Your job is to make it easier for her to be in her body.
That means:
- no sarcastic comments about her body
- no jokes that make her feel exposed
- no sudden criticism or “helpful” correction
- no acting disappointed if she’s not instantly electric
One of the biggest wins you can give her is emotional safety. That doesn’t mean being soft or passive. It means being steady.
Say things that anchor the mood:
- “You look really good right now.”
- “I like being with you.”
- “Take your time.”
Those lines work because they reduce pressure. And when pressure drops, pleasure usually goes up.
Example: if she’s shy about making noise, don’t tease her for it. That almost always backfires. Instead, give her enough comfort that she stops monitoring herself. A woman who feels free is much easier to pleasure than one who feels watched.

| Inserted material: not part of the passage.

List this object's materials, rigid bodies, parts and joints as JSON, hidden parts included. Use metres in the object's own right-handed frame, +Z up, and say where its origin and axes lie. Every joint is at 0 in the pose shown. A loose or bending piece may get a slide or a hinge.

Afterward Matters More Than Most Men Realize
If the sex ends and you immediately grab your phone or roll away like the room is on fire, you just told her the experience was only about your finish. That may be common, but common is not the same as good.
The after part is where a lot of men quietly fail. Not because they’re cruel — because they think the “important” part is over.
It isn’t.
A few small things make a big difference:
- hold her for a minute
- say something warm and specific
- don’t disappear emotionally the second it’s done
Example: “That was really good,” means almost nothing. “I loved how relaxed you got when I slowed down” is much better. It shows you were paying attention. It also makes her feel seen, not used.
Another example: if she wants to cuddle and you’re not usually a cuddler, don’t act like it’s a hostage situation. You don’t have to fake being a golden retriever, but you do need basic warmth. The goal is for her to leave the moment feeling good, not processed.
The Real Win Is Not a Trick; It’s a Mindset
If you want sex to be a win for her, stop trying to “get it right” and start trying to make her experience better.
That means:
- less ego
- more attention
- less rushing
- more responsiveness
- less performance
- more presence
The men who do this well are not mind readers. They’re just paying attention, staying calm, and making the room feel good for her body and her mind.
That’s the difference between sex that happens and sex she remembers.